Дома, когда открыла дверь ошеломлённая мама (она уже успела приехать из Москвы), я сказала: «Мама, я девочку привезла». Так эта девочка прожила у нас около двух месяцев, на радость мальчикам из моего десятого класса. Они как-то прослышали, что у нас живёт «иностранка» (А Катя после своего французского пансиона действительно, и причёской и нарядами отличалась от нас, советских девочек), и стали приходить в гости табунами. Папу скоро призвали в армию, а мы стали ждать эвакуации. Катя, кончно, должна была ехать с нами.

И вот как-то раз раздался стук в дверь и появился молоденький матрос. Обращаясь Кате, он произнёс три фразы на разных языках: «Шпрехен зи дойч?», «Парле Франсе?» и «Дую спик инглиш?». Мы остолбенели. Это в то время, когда по городу разносились слухи о немецком десанте, о шпионах. Значит, это шпион? А вдруг Катя тоже? К счастью, всё быстро разрешилось. Матроса с того берега прислал Катин отец, а матросик, прознав о её фрацузском пансионе, решил, что Катя не понимает русской речи, и выучил эти три фразы.
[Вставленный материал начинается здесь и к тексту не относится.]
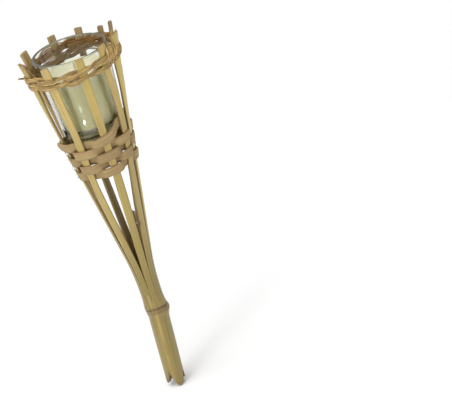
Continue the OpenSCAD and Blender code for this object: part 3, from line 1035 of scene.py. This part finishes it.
def wick():
    """A flat-braided wick: three yarns that cross over each other."""
    shape = Shape()
    low, high = CANDLE_Z + 0.55, CANDLE_Z + CANDLE_H - 1.2 + WICK_OUT - 0.3
    steps = 260
    for yarn in range(3):
        path = []
        for k in range(steps + 1):
            z = lerp(low, high, k / steps)
            t = 2 * math.pi * (z / 3.6 + yarn / 3)
            sway = 0.35 * ease((z - high + 8) / 8)
            path.append(Vector((0.46 * math.sin(t) + sway, 0.30 * math.sin(2 * t), z)))
        tube(shape, path, 0.44, sides=9, tone=(0, 0, 0.5), rough=0.12, seed=201 + yarn, taper=(0.8, 0.7))
    return piece("wick_braid", shape, COTTON, "candle", ["wick"])


def wick_tab():
    """A pressed tin disc with a raised neck, crimped round the wick."""
    shape = Shape()
    z = CANDLE_Z
    disc = [(0, 0.02), (5, 0.02), (8.6, 0.02), (8.9, 0.06), (9.0, 0.2), (8.9, 0.36), (8.6, 0.42),
            (6.5, 0.44), (6.1, 0.48), (5.7, 0.44), (3.4, 0.44)]
    neck = [(2.6, 0.55), (2.15, 0.9), (2.0, 1.4), (1.95, 2.2), (1.8, 3.0), (1.72, 3.3), (1.55, 3.42),
            (1.3, 3.38), (1.16, 3.2), (1.12, 2.0), (1.1, 0.8), (0, 0.7)]

    def drift(a, r, height):
        crimp = 0.10 * math.cos(4 * math.radians(a)) * ease((height - z - 1.6) / 1.2) if r > 1.4 else 0
        return crimp, 0

    turned(shape, [(r, h + z) for r, h in disc + neck], sides=96, drift=drift)
    return piece("wick_tab_pressed", shape, TIN, "candle", ["wick_tab"])


culm()
for number in range(STAVES):
    stave(number)
for number in range(len(ROW_SHADE)):
    weave_row(number)
for pair_no in (0, 1):
    for first_one in (True, False):
        strand(pair_no, first_one)
binding_knot()
glass_cup()
candle()
wick()
wick_tab()

# ---- Floor, light and camera, in metres ----
FLOOR_Z = -(STAKE_LEN + 0.8) * MM
FLOOR_REACH = 12.0
mesh = bpy.data.meshes.new("floor")
corners = [(x * FLOOR_REACH, y * FLOOR_REACH, FLOOR_Z) for x, y in ((-1, -1), (1, -1), (1, 1), (-1, 1))]
mesh.from_pydata(corners, [], [(0, 1, 2, 3)])
floor = bpy.data.objects.new("floor", mesh)
floor.data.materials.append(floor_look())
bpy.context.scene.collection.objects.link(floor)


def area_light(name, place, target, size, power, flat=1.0):
    data = bpy.data.lights.new(name, "AREA")
    data.shape = "ELLIPSE"
    data.size = size
    data.size_y = size * flat
    data.energy = power
    lamp = bpy.data.objects.new(name, data)
    lamp.location = place
    lamp.rotation_euler = (Vector(target) - Vector(place)).to_track_quat("-Z", "Y").to_euler()
    bpy.context.scene.collection.objects.link(lamp)


area_light("key", (-0.75, -0.85, 0.75), (0, 0, 0.22), 0.40, 3.0)
area_light("strip", (-0.60, -0.50, 0.02), (0, 0, 0.05), 0.07, 0.6)
area_light("fill", (0.80, -0.85, 0.45), (0, 0, 0.18), 0.50, 1.7)
# The photograph has one small bright dot on the glass; this light is placed for its reflection
area_light("spark", (-0.2015, -0.3657, -0.0122), (-0.007, -0.028, 0.2128), 0.05, 0.03, flat=0.11)
sun_data = bpy.data.lights.new("sky", "SUN")
sun_data.energy = 1.65
sun_data.angle = math.radians(50)
sun = bpy.data.objects.new("sky", sun_data)
sun.rotation_euler = Vector((0.30, 0.28, -1.0)).to_track_quat("-Z", "Y").to_euler()
bpy.context.scene.collection.objects.link(sun)

world = bpy.data.worlds.new("studio")
world.use_nodes = True
world.node_tree.nodes["Background"].inputs["Color"].default_value = (1, 1, 1, 1)
world.node_tree.nodes["Background"].inputs["Strength"].default_value = 0.55
bpy.context.scene.world = world
bpy.context.scene.view_settings.view_transform = "Standard"

# The camera looks along azimuth CAMERA_AZ, down by CAMERA_EL, and is rolled to lay the torch over
CAMERA_PLACE = (0, -1.2, 0.68426)
CAMERA_AZ, CAMERA_EL, CAMERA_ROLL = map(math.radians, (4.358, 26.329, -16.890))
SENSOR, LENS = 36, 117.2827434
level = math.cos(CAMERA_EL)
forward = Vector((math.sin(CAMERA_AZ) * level, math.cos(CAMERA_AZ) * level, -math.sin(CAMERA_EL)))
right = forward.cross(Vector((0, 0, 1))).normalized()
upward = right.cross(forward)
c, s = math.cos(CAMERA_ROLL), math.sin(CAMERA_ROLL)
right, upward = c * right + s * upward, c * upward - s * right
camera_data = bpy.data.cameras.new("camera")
camera_data.sensor_width = SENSOR
camera_data.lens = LENS
camera_data.clip_start = 0.01
camera = bpy.data.objects.new("camera", camera_data)
bpy.context.scene.collection.objects.link(camera)
axes = Matrix((right, upward, -forward)).transposed().to_4x4()
camera.matrix_world = Matrix.Translation(CAMERA_PLACE) @ axes
bpy.context.scene.camera = camera
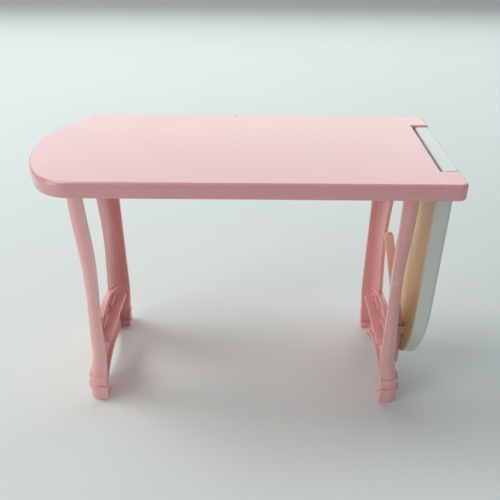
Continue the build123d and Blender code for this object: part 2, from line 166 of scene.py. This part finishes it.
class SharedEffects:
    """Node groups that more than one material places with its own values."""

    def __init__(self) -> None:
        """Build each group once."""
        self.grain = self._grain()
        self.handling = self._handling()

    @staticmethod
    def _group(name: str, inputs: dict[str, float], outputs: tuple[str, ...]) -> tuple[Graph, dict, dict]:
        """Make an empty group with named float sockets.

        Args:
            name: the group's name.
            inputs: each input's name and default.
            outputs: the outputs' names.

        Returns:
            The graph inside the group, its input sockets and its output sockets by name.
        """
        tree = bpy.data.node_groups.new(name, "ShaderNodeTree")
        for label, default in inputs.items():
            socket = tree.interface.new_socket(name=label, in_out="INPUT", socket_type="NodeSocketFloat")
            socket.default_value = default
        for label in outputs:
            tree.interface.new_socket(name=label, in_out="OUTPUT", socket_type="NodeSocketFloat")
        graph = Graph(tree)
        entry = graph.node("NodeGroupInput")
        leave = graph.node("NodeGroupOutput")
        return graph, {s.name: s for s in entry.outputs}, {s.name: s for s in leave.inputs}

    def _grain(self) -> bpy.types.NodeTree:
        """Moulded skin: fine orange peel, slow sink marks and faint flow lines, as one height."""
        graph, given, out = self._group(
            "moulded_grain", {"Peel": 0.5, "Sink": 0.4, "Flow": 0.15}, ("Height", "Shade"))
        place = graph.node("ShaderNodeTexCoord").outputs["Object"]
        peel = graph.noise(place, 1400.0, 2.0)
        sink = graph.noise(place, 38.0, 1.0)
        wave = graph.node("ShaderNodeTexWave", wave_type="RINGS", rings_direction="SPHERICAL")
        graph.feed(wave, Vector=place, Scale=26.0, Distortion=9.0, Detail=2.0, Detail_Scale=1.2)
        height = graph.math("MULTIPLY", peel, given["Peel"])
        height = graph.math("ADD", height, graph.math("MULTIPLY", sink, given["Sink"]))
        height = graph.math("ADD", height, graph.math("MULTIPLY", wave.outputs["Fac"], given["Flow"]))
        graph.join(height, out["Height"])
        cloud = graph.noise(place, 16.0, 3.0, 0.55)
        graph.join(graph.span(cloud, 0.3, 0.7), out["Shade"])
        return graph.tree

    def _handling(self) -> bpy.types.NodeTree:
        """Handling marks: hairline scuffs in patches, and dust that settles on upward faces."""
        graph, given, out = self._group(
            "handling_marks", {"Scuffs": 0.5, "Dust": 0.2}, ("Scuff", "Dust"))
        place = graph.node("ShaderNodeTexCoord").outputs["Object"]
        turned = graph.node("ShaderNodeMapping")
        graph.feed(turned, Vector=place, Rotation=(0.3, 0.2, 0.6), Scale=(60.0, 900.0, 900.0))
        hairs = graph.noise(turned.outputs[0], 1.0, 4.0, 0.6, 0.4)
        patches = graph.noise(place, 55.0, 2.0)
        scuff = graph.math("MULTIPLY", graph.span(hairs, 0.58, 0.72), graph.span(patches, 0.5, 0.68))
        graph.join(graph.math("MULTIPLY", scuff, given["Scuffs"], True), out["Scuff"])
        normal = graph.node("ShaderNodeNewGeometry").outputs["Normal"]
        split = graph.node("ShaderNodeSeparateXYZ")
        graph.join(normal, split.inputs[0])
        upward = graph.span(split.outputs[2], 0.55, 0.98)
        specks = graph.span(graph.noise(place, 620.0, 3.0, 0.7), 0.62, 0.78)
        settled = graph.math("MULTIPLY", upward, specks)
        graph.join(graph.math("MULTIPLY", settled, given["Dust"], True), out["Dust"])
        return graph.tree


@dataclass(frozen=True)
class MouldedPlastic:
    """An injection-moulded plastic: colours, gloss and how strongly it is grained and worn."""

    name: str
    slot: Slot
    colour: tuple[float, float, float]
    pale: tuple[float, float, float]
    worn: tuple[float, float, float] = (0.92, 0.88, 0.86)
    roughness: float = 0.34
    peel: float = 0.4
    sink: float = 0.5
    flow: float = 0.12
    scuffs: float = 0.5
    dust: float = 0.25
    bump: float = 0.25
    bump_depth: float = 0.00012
    gloss_coat: float = 0.35
    glow: float = 0.25
    glow_radius: float = 0.003
    glow_spread: tuple[float, float, float] = (1.0, 0.4, 0.35)
    coat_roughness: float = 0.2
    dust_colour: tuple[float, float, float] = (0.78, 0.76, 0.74)

    def build(self, effects: SharedEffects) -> bpy.types.Material:
        """Make the material.

        Args:
            effects: the shared node groups.

        Returns:
            The finished material.
        """
        material = bpy.data.materials.new(self.name)
        material.use_nodes = True
        graph = Graph(material.node_tree)
        shader = material.node_tree.nodes["Principled BSDF"]
        shader.inputs["IOR"].default_value = 1.5
        shader.inputs["Subsurface Weight"].default_value = self.glow
        shader.inputs["Subsurface Radius"].default_value = self.glow_spread
        shader.inputs["Coat Weight"].default_value = self.gloss_coat
        shader.inputs["Coat Roughness"].default_value = self.coat_roughness
        shader.inputs["Subsurface Scale"].default_value = self.glow_radius

        grain = graph.node("ShaderNodeGroup", node_tree=effects.grain)
        graph.feed(grain, Peel=self.peel, Sink=self.sink, Flow=self.flow)
        marks = graph.node("ShaderNodeGroup", node_tree=effects.handling)
        graph.feed(marks, Scuffs=self.scuffs, Dust=self.dust)

        cloudy = graph.mix(grain.outputs["Shade"], (*self.colour, 1.0), (*self.pale, 1.0))
        scuffed = graph.mix(graph.math("MULTIPLY", marks.outputs["Scuff"], 0.5), cloudy, (*self.worn, 1.0))
        dusty = graph.mix(marks.outputs["Dust"], scuffed, (*self.dust_colour, 1.0))
        graph.join(dusty, shader.inputs["Base Color"])

        patchy = graph.span(grain.outputs["Shade"], 0.0, 1.0, self.roughness - 0.03, self.roughness + 0.05)
        rough = graph.math("ADD", patchy, graph.math("MULTIPLY", marks.outputs["Scuff"], 0.25))
        rough = graph.math("ADD", rough, graph.math("MULTIPLY", marks.outputs["Dust"], 0.3), True)
        graph.join(rough, shader.inputs["Roughness"])

        height = graph.math("SUBTRACT", grain.outputs["Height"],
                            graph.math("MULTIPLY", marks.outputs["Scuff"], 0.35))
        bump = graph.node("ShaderNodeBump")
        graph.feed(bump, Height=height, Strength=self.bump, Distance=self.bump_depth)
        graph.join(bump.outputs[0], shader.inputs["Normal"])
        return material


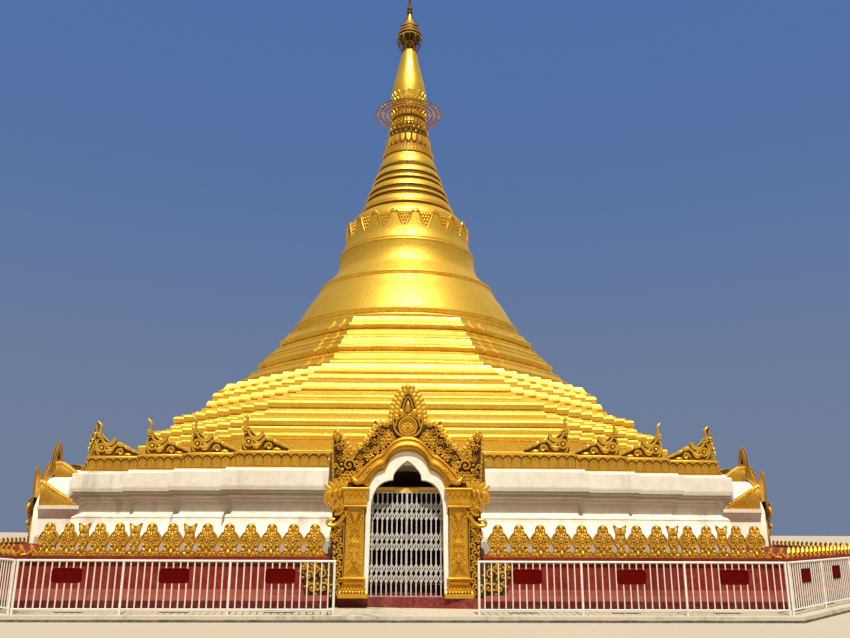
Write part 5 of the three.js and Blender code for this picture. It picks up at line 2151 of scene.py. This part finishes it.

Уже будучи в Узбекистане в эвакуации, мы получили от Катиного отца благодарственное письмо и деньги. А затем я получила от Кати несколько писем из станицы Крымской. Но после того, как немцы вторглись на Кавказ, наша переписка прекратилась навсегда. После войны я попыталась найти её, но безрезультатно.

Так неожиданно память открыла свою полузабытую страницу, и вспомнилось то, что произошло более шестидесяти лет назад. Книга захлопнулась. Страницы перестали шелестеть.